END PROGRAM FC08_AVAIL_KINDS

is not getting correct output.

@hyoklee - are you able to reproduce this - do you have access to Arm Compiler for Linux?

dslarm avatar Mar 11 '25 14:03 dslarm

What is the output? Depending on how old your compiler is, it could be this issue:

https://github.com/llvm/llvm-project/issues/77282

If the program does not work, then the compiler has a bug.

brtnfld avatar Mar 11 '25 15:03 brtnfld

Thanks @brtnfld - I don't have the F90 chops myself to know what ought to have been the output.

ACfL is built using the old PGI open sourced F90 compiler, as used by NVHPC and AOCC too - but everyone has been working towards flang-new.

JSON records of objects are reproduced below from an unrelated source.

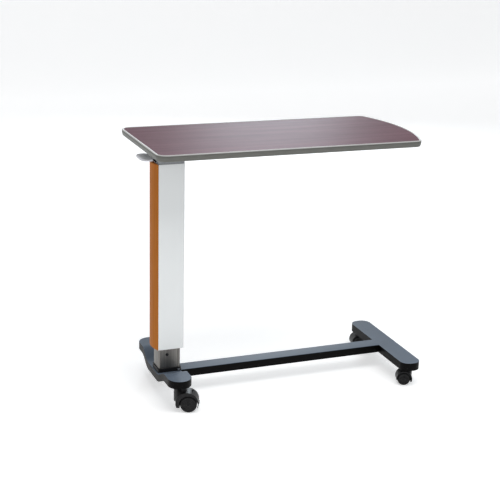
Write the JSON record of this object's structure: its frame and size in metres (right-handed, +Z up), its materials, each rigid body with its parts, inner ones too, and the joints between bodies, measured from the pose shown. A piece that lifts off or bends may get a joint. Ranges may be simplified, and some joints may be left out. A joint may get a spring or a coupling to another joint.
{
  "type": "overbed table",
  "caption": "Wheeled overbed table: a wood-grain top with a bowed end on one gas-sprung telescopic column, over a low base made of a cast foot, a beam and a bar.",
  "frame": {"origin": "on the floor, under the middle of the table's overall length and depth", "axes": "+X runs along the top from the column end to the bowed end, +Y to the back, away from the side with the front casters, +Z up"},
  "size_m": [0.8536, 0.4, 0.7808],
  "materials": {
    "board": "bare particle board",
    "laminate": "mauve-brown wood-grain laminate, satin",
    "backing": "pale grey balancing sheet, matt",
    "edge": "light grey edge profile, satin",
    "frame_coat": "charcoal powder coat",
    "head_cast": "as-cast, blasted",
    "black_plastic": "black nylon, matt",
    "fastener": "zinc plated",
    "spring_steel": "drawn wire, oiled",
    "lever_plastic": "light grey moulded plastic, fine texture",
    "column_white": "white powder coat, smooth",
    "panel_wood": "orange-brown wood-grain film on an extruded panel",
    "inner_metal": "drawn lengthwise, brushed",
    "plug_alloy": "sawn and milled",
    "screw_dark": "dark plated",
    "collar_plastic": "black moulded plastic",
    "gas_black": "black paint, semi-gloss",
    "gland": "natural nylon",
    "rod_chrome": "ground and hard-chromed",
    "piston_brass": "turned",
    "base_coat": "dark charcoal powder coat, satin",
    "hood_plastic": "black moulded plastic, satin",
    "axle_steel": "turned, bright",
    "wheel_tread": "dark polyurethane tread on a dished disc",
    "pedal_plastic": "black moulded plastic"
  },
  "bodies": {
    "base": {"inner_column": "inner_metal", "upper_glide": "black_plastic", "column_plug": "plug_alloy", "column_screws": "screw_dark", "base_collar": "collar_plastic", "collar_screws": "fastener", "gas_cylinder": "gas_black", "gas_gland": "gland", "column_foot": "base_coat", "foot_bolts": "fastener", "cross_beam": "base_coat", "beam_plug_near": "plug_alloy", "beam_plug_far": "plug_alloy", "beam_screws": "fastener", "far_foot": "base_coat", "far_foot_bolts": "fastener", "caster_sockets": "black_plastic", "caster_stems": "fastener"},
    "carriage": {"tabletop_core": "board", "top_laminate": "laminate", "backing_sheet": "backing", "edge_band": "edge", "rail_front": "frame_coat", "rail_back": "frame_coat", "rail_caps": "black_plastic", "mounting_plate": "frame_coat", "rail_screws": "fastener", "plate_screws": "fastener", "head_screws": "fastener", "column_head": "head_cast", "lever_pin": "fastener", "lever_spring": "spring_steel", "outer_column": "column_white", "wood_panel": "panel_wood", "lower_guide": "black_plastic", "gas_rod": "rod_chrome", "gas_piston": "piston_brass", "rod_nut": "fastener"},
    "lever": {"release_lever": "lever_plastic"},
    "valve": {"valve_pin": "spring_steel"},
    "caster_fl": {"caster_hood_fl": "hood_plastic", "caster_axle_fl": "axle_steel"},
    "wheel_fl_a": {"wheel_fl_a": "wheel_tread"},
    "wheel_fl_b": {"wheel_fl_b": "wheel_tread"},
    "pedal_fl": {"brake_pedal_fl": "pedal_plastic"},
    "caster_bl": {"caster_hood_bl": "hood_plastic", "caster_axle_bl": "axle_steel"},
    "wheel_bl_a": {"wheel_bl_a": "wheel_tread"},
    "wheel_bl_b": {"wheel_bl_b": "wheel_tread"},
    "pedal_bl": {"brake_pedal_bl": "pedal_plastic"},
    "caster_fr": {"caster_hood_fr": "hood_plastic", "caster_axle_fr": "axle_steel"},
    "wheel_fr_a": {"wheel_fr_a": "wheel_tread"},
    "wheel_fr_b": {"wheel_fr_b": "wheel_tread"},
    "caster_br": {"caster_hood_br": "hood_plastic", "caster_axle_br": "axle_steel"},
    "wheel_br_a": {"wheel_br_a": "wheel_tread"},
    "wheel_br_b": {"wheel_br_b": "wheel_tread"}
  },
  "joints": [
    {"name": "height_lift", "type": "slide", "parent": "base", "child": "carriage", "axis": [0, 0, 1], "range_m": [-0.06, 0.22]},
    {"name": "lever_pull", "type": "hinge", "parent": "carriage", "child": "lever", "pos_m": [-0.36275, 0, 0.7325], "axis": [0, 1, 0], "range_deg": [0, 8], "stiffness_Nm_per_rad": 2, "springref_deg": -2.86},
    {"name": "valve_press", "type": "slide", "parent": "carriage", "child": "valve", "axis": [0, 0, -1], "range_m": [0, 0.0036]},
    {"name": "swivel_fl", "type": "hinge", "parent": "base", "child": "caster_fl", "pos_m": [-0.33875, -0.1325, 0], "axis": [0, 0, 1], "continuous": true},
    {"name": "spin_fl_a", "type": "hinge", "parent": "caster_fl", "child": "wheel_fl_a", "pos_m": [-0.31541, -0.14146, 0.025], "axis": [0.3584, 0.9336, 0], "continuous": true},
    {"name": "spin_fl_b", "type": "hinge", "parent": "caster_fl", "child": "wheel_fl_b", "pos_m": [-0.31541, -0.14146, 0.025], "axis": [0.3584, 0.9336, 0], "continuous": true},
    {"name": "brake_fl", "type": "hinge", "parent": "caster_fl", "child": "pedal_fl", "pos_m": [-0.30308, -0.14619, 0.05357], "axis": [0.3584, 0.9336, 0], "range_deg": [0, 5]},
    {"name": "swivel_bl", "type": "hinge", "parent": "base", "child": "caster_bl", "pos_m": [-0.33875, 0.1645, 0], "axis": [0, 0, 1], "continuous": true},
    {"name": "spin_bl_a", "type": "hinge", "parent": "caster_bl", "child": "wheel_bl_a", "pos_m": [-0.3143, 0.1593, 0.025], "axis": [0.2079, 0.9781, 0], "continuous": true},
    {"name": "spin_bl_b", "type": "hinge", "parent": "caster_bl", "child": "wheel_bl_b", "pos_m": [-0.3143, 0.1593, 0.025], "axis": [0.2079, 0.9781, 0], "continuous": true},
    {"name": "brake_bl", "type": "hinge", "parent": "caster_bl", "child": "pedal_bl", "pos_m": [-0.30138, 0.15656, 0.05357], "axis": [0.2079, 0.9781, 0], "range_deg": [0, 5]},
    {"name": "swivel_fr", "type": "hinge", "parent": "base", "child": "caster_fr", "pos_m": [0.39475, -0.164, 0], "axis": [0, 0, 1], "continuous": true},
    {"name": "spin_fr_a", "type": "hinge", "parent": "caster_fr", "child": "wheel_fr_a", "pos_m": [0.38261, -0.15934, 0.02], "axis": [-0.3584, -0.9336, 0], "continuous": true},
    {"name": "spin_fr_b", "type": "hinge", "parent": "caster_fr", "child": "wheel_fr_b", "pos_m": [0.38261, -0.15934, 0.02], "axis": [-0.3584, -0.9336, 0], "continuous": true},
    {"name": "swivel_br", "type": "hinge", "parent": "base", "child": "caster_br", "pos_m": [0.39475, 0.164, 0], "axis": [0, 0, 1], "continuous": true},
    {"name": "spin_br_a", "type": "hinge", "parent": "caster_br", "child": "wheel_br_a", "pos_m": [0.38195, 0.16626, 0.02], "axis": [-0.1736, -0.9848, 0], "continuous": true},
    {"name": "spin_br_b", "type": "hinge", "parent": "caster_br", "child": "wheel_br_b", "pos_m": [0.38195, 0.16626, 0.02], "axis": [-0.1736, -0.9848, 0], "continuous": true}
  ],
  "couplings": [
    {"joint": "valve_press", "follows": "lever_pull", "m_per_rad": 0.024}
  ]
}
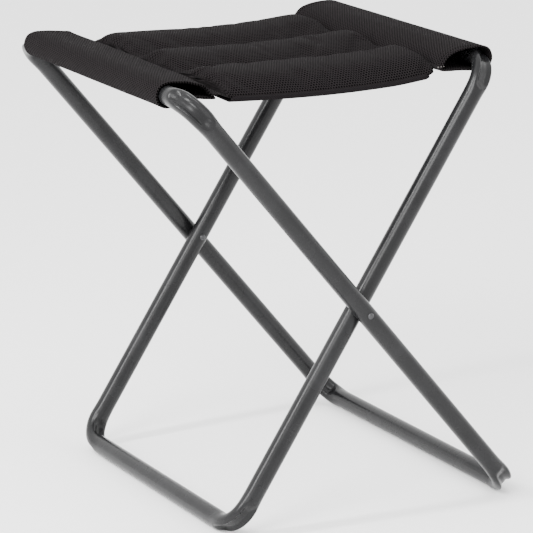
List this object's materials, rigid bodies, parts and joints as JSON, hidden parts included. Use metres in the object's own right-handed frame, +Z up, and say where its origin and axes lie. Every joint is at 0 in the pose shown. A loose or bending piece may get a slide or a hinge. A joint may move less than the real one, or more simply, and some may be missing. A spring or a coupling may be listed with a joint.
{
  "type": "folding camp stool",
  "caption": "Low folding stool: crossed tubular loops on a rivet axis, with a padded air-mesh seat sewn round the top rails.",
  "frame": {"origin": "floor level, under the centre of the stool's overall box", "axes": "+Z up, rails along Y with the front at -Y, +X from the outer frame's top rail to the inner frame's top rail"},
  "size_m": [0.3837, 0.3942, 0.4585],
  "materials": {
    "frame_paint": "semi-gloss anthracite powder coat with a faint sparkle",
    "steel": "dark plated steel",
    "nylon": "black nylon",
    "mesh_fabric": "black 3-D air mesh",
    "base_fabric": "plain black woven polyester",
    "foam": "dark open-cell foam",
    "binding": "black ribbed tape",
    "thread": "grey polyester thread"
  },
  "bodies": {
    "outer_frame": {"outer_bottom_rail": "frame_paint", "outer_bottom_bend_front": "frame_paint", "outer_leg_front": "frame_paint", "outer_top_bend_front": "frame_paint", "outer_top_rail_front": "frame_paint", "outer_bottom_bend_rear": "frame_paint", "outer_leg_rear": "frame_paint", "outer_top_bend_rear": "frame_paint", "outer_top_rail_rear": "frame_paint", "outer_frame_spigot": "steel", "pivot_rivet_front": "steel", "pivot_rivet_rear": "steel", "pivot_spacer_front": "nylon", "pivot_spacer_rear": "nylon"},
    "inner_frame": {"inner_bottom_rail": "frame_paint", "inner_bottom_bend_front": "frame_paint", "inner_leg_front": "frame_paint", "inner_top_bend_front": "frame_paint", "inner_top_rail_front": "frame_paint", "inner_bottom_bend_rear": "frame_paint", "inner_leg_rear": "frame_paint", "inner_top_bend_rear": "frame_paint", "inner_top_rail_rear": "frame_paint", "inner_frame_spigot": "steel"},
    "seat_left": {"sleeve_left": "mesh_fabric", "seam_strip_left": "binding", "quilt_cover_left": "mesh_fabric", "foam_front_left": "foam", "foam_middle_left": "foam", "foam_rear_left": "foam", "base_cloth_left": "base_fabric", "edge_binding_front_left": "binding", "edge_binding_rear_left": "binding", "bar_tack_front_left": "thread", "bar_tack_rear_left": "thread"},
    "seat_right": {"quilt_cover_right": "mesh_fabric", "foam_front_right": "foam", "foam_middle_right": "foam", "foam_rear_right": "foam", "base_cloth_right": "base_fabric", "edge_binding_front_right": "binding", "edge_binding_rear_right": "binding"},
    "sleeve_right": {"sleeve_right": "mesh_fabric", "seam_strip_right": "binding", "bar_tack_front_right": "thread", "bar_tack_rear_right": "thread"}
  },
  "joints": [
    {"name": "fold", "type": "hinge", "parent": "outer_frame", "child": "inner_frame", "pos_m": [0.01, 0, 0.2149], "axis": [0, -1, 0], "range_deg": [0, 67]},
    {"name": "left_sleeve_turn", "type": "hinge", "parent": "outer_frame", "child": "seat_left", "pos_m": [-0.18027, 0, 0.44165], "axis": [0, -1, 0], "range_deg": [-49.7, 0]},
    {"name": "seat_crease", "type": "hinge", "parent": "seat_left", "child": "seat_right", "pos_m": [0, 0, 0.4469], "axis": [0, -1, 0], "range_deg": [0, 171.6], "deforming": ["quilt_cover_right", "foam_front_right", "foam_middle_right", "foam_rear_right", "base_cloth_right", "edge_binding_front_right", "edge_binding_rear_right"]},
    {"name": "right_sleeve_turn", "type": "hinge", "parent": "inner_frame", "child": "sleeve_right", "pos_m": [0.16127, 0, 0.44695], "axis": [0, -1, 0], "range_deg": [0, 55]}
  ],
  "couplings": [
    {"joint": "left_sleeve_turn", "follows": "fold", "ratio": -0.7397},
    {"joint": "seat_crease", "follows": "fold", "ratio": 2.5584},
    {"joint": "right_sleeve_turn", "follows": "fold", "ratio": 0.8188}
  ]
}
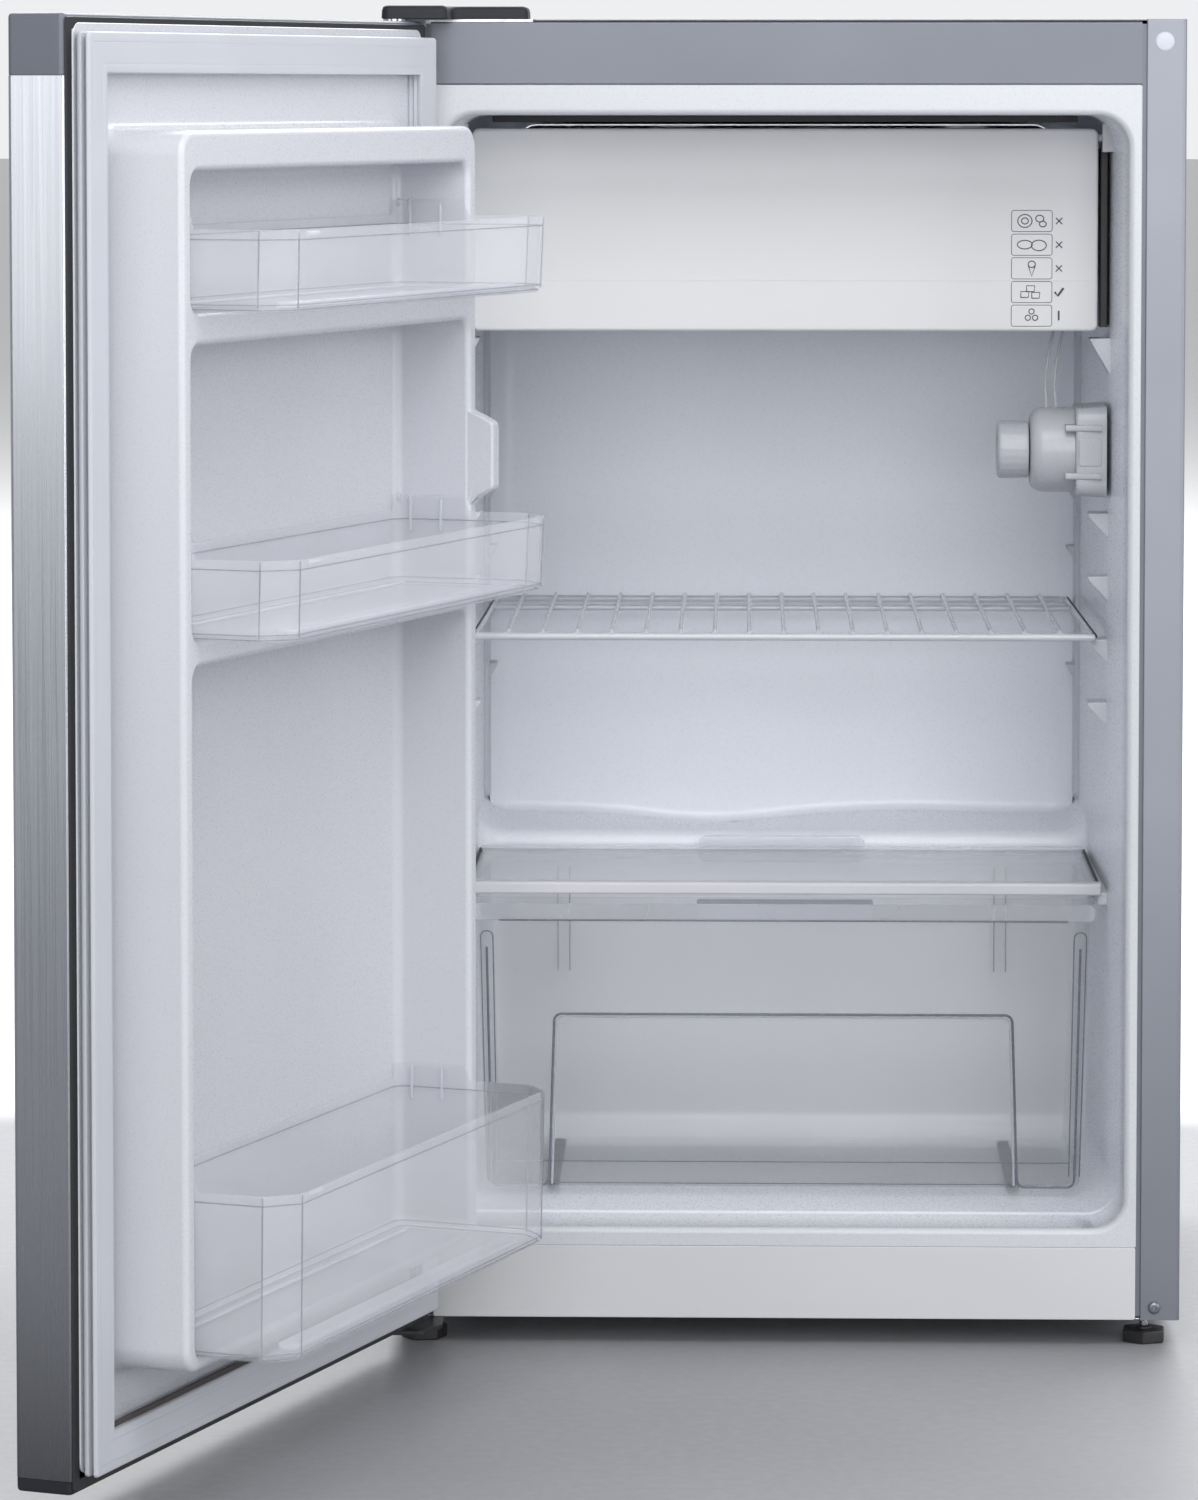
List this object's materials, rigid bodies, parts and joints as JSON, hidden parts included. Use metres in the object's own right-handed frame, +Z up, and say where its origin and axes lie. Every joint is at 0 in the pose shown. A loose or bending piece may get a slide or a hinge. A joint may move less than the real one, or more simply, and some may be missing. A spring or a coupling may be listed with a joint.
{
  "type": "mini fridge",
  "caption": "Under-counter single-door fridge with a freezer box, wire shelf, crisper drawer and door bins; the steel door hinges open.",
  "frame": {"origin": "on the floor under the centre of the cabinet's body", "axes": "+Z up, +Y towards the fridge's back, +X to the right seen from the front; the door is open at rest"},
  "size_m": [0.6753, 0.9866, 0.846],
  "materials": {
    "painted_steel": "satin",
    "galvanised_steel": "satin",
    "brushed_steel": "satin",
    "black_steel": "satin",
    "bright_steel": "polished",
    "aluminium": "satin",
    "copper": "satin",
    "liner_plastic": "gloss",
    "white_plastic": "satin",
    "dark_plastic": "satin",
    "black_plastic": "satin",
    "clear_plastic": "gloss",
    "safety_glass": "gloss",
    "coated_wire": "gloss",
    "capillary_sleeve": "matte",
    "gasket_rubber": "matte",
    "black_rubber": "matte",
    "magnet": "matte",
    "foam": "matte"
  },
  "bodies": {
    "cabinet": {"side_panel_left": "painted_steel", "side_panel_right": "painted_steel", "top_panel": "painted_steel", "front_top_rail": "painted_steel", "back_panel": "galvanised_steel", "bottom_pan": "galvanised_steel", "kick_plate": "white_plastic", "compressor_bulkhead": "galvanised_steel", "cabinet_foam": "foam", "liner": "liner_plastic", "flange_screws": "bright_steel", "hole_plugs": "white_plastic", "top_hinge_mount": "galvanised_steel", "top_hinge_plate": "galvanised_steel", "top_hinge_pin": "bright_steel", "top_hinge_cover": "dark_plastic", "lower_hinge_bracket": "black_steel", "lower_hinge_pin": "bright_steel", "hinge_washers": "bright_steel", "evaporator": "aluminium", "evaporator_hangers": "white_plastic", "flap_brackets": "white_plastic", "thermostat_housing": "white_plastic", "thermostat_switch": "galvanised_steel", "capillary_tubes": "capillary_sleeve", "drain_tube": "black_plastic", "compressor_base": "galvanised_steel", "rear_feet": "black_plastic", "compressor_shell": "black_steel", "compressor_grommets": "black_rubber", "relay_cover": "black_plastic", "suction_line": "copper", "discharge_line": "copper", "filter_drier": "copper", "condenser": "black_steel", "condenser_brackets": "black_plastic", "evaporation_tray": "black_plastic", "cord_gland": "black_rubber"},
    "door": {"door_skin": "brushed_steel", "door_top_cap": "dark_plastic", "door_bottom_cap": "dark_plastic", "door_foam": "foam", "door_liner": "liner_plastic", "door_gasket": "gasket_rubber", "gasket_magnets": "magnet", "door_bushes": "white_plastic"},
    "freezer_flap": {"freezer_flap": "white_plastic"},
    "crisper": {"crisper_drawer": "clear_plastic"},
    "wire_shelf": {"wire_shelf": "coated_wire"},
    "glass_shelf": {"crisper_glass": "safety_glass", "crisper_glass_trim": "white_plastic"},
    "dial": {"thermostat_dial": "white_plastic"},
    "upper_bin": {"upper_bin": "clear_plastic"},
    "middle_bin": {"middle_bin": "clear_plastic"},
    "lower_bin": {"lower_bin": "clear_plastic"},
    "left_foot": {"foot_stud_left": "bright_steel", "foot_pad_left": "black_plastic"},
    "right_foot": {"foot_stud_right": "bright_steel", "foot_pad_right": "black_plastic"}
  },
  "joints": [
    {"name": "door_hinge", "type": "hinge", "parent": "cabinet", "child": "door", "pos_m": [-0.243, -0.266, 0.43], "axis": [0, 0, -1], "range_deg": [-110, 10]},
    {"name": "flap_hinge", "type": "hinge", "parent": "cabinet", "child": "freezer_flap", "pos_m": [0, -0.129, 0.763], "axis": [-1, 0, 0], "range_deg": [0, 85]},
    {"name": "crisper_slide", "type": "slide", "parent": "cabinet", "child": "crisper", "axis": [0, -1, 0], "range_m": [0, 0.15]},
    {"name": "wire_shelf_slide", "type": "slide", "parent": "cabinet", "child": "wire_shelf", "axis": [0, -1, 0], "range_m": [0, 0.15]},
    {"name": "glass_shelf_slide", "type": "slide", "parent": "cabinet", "child": "glass_shelf", "axis": [0, -1, 0], "range_m": [0, 0.15]},
    {"name": "thermostat_turn", "type": "hinge", "parent": "cabinet", "child": "dial", "pos_m": [0.148, -0.103, 0.561], "axis": [-1, 0, 0], "range_deg": [0, 270]},
    {"name": "upper_bin_lift", "type": "slide", "parent": "door", "child": "upper_bin", "axis": [0, 0, 1], "range_m": [0, 0.015]},
    {"name": "middle_bin_lift", "type": "slide", "parent": "door", "child": "middle_bin", "axis": [0, 0, 1], "range_m": [0, 0.02]},
    {"name": "lower_bin_lift", "type": "slide", "parent": "door", "child": "lower_bin", "axis": [0, 0, 1], "range_m": [0, 0.02]},
    {"name": "left_foot_screw", "type": "hinge", "parent": "cabinet", "child": "left_foot", "pos_m": [-0.229, -0.21, 0.006], "axis": [0, 0, 1], "continuous": true},
    {"name": "right_foot_screw", "type": "hinge", "parent": "cabinet", "child": "right_foot", "pos_m": [0.229, -0.21, 0.006], "axis": [0, 0, 1], "continuous": true}
  ]
}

Arm hasn't migrated to that yet (but has made its flang-new beta available). So, whilst ACfL is new (24.10.1 ) and that's also based on recent LLVM - it's not yet the LLVM flang-new..

Can you suggest a workaround CMake define / flag that would resolve this? I can definitely make a dirty patch into the hdf5 spack recipe that would only apply that with ACfL if there is one.

FWIW :

with ACfL:

program test2
    use iso_fortran_env
    integer :: i
    do i = 1, size(real_kinds)
        print *, real_kinds(i)
    end do
end program test2

yields: 4, 8, 16.

With the new beta:

ubuntu@ip-10-11-32-85:~$ ./atfl/bin/flang ./test2.f90 
ubuntu@ip-10-11-32-85:~$ ./a.out 
 2
 3
 4
 8
 16

FWIW, AMD's AOCC yields 4, 8, 16. I'm not sure if that's still based on the old fortran front end, or if that's correct for that platform.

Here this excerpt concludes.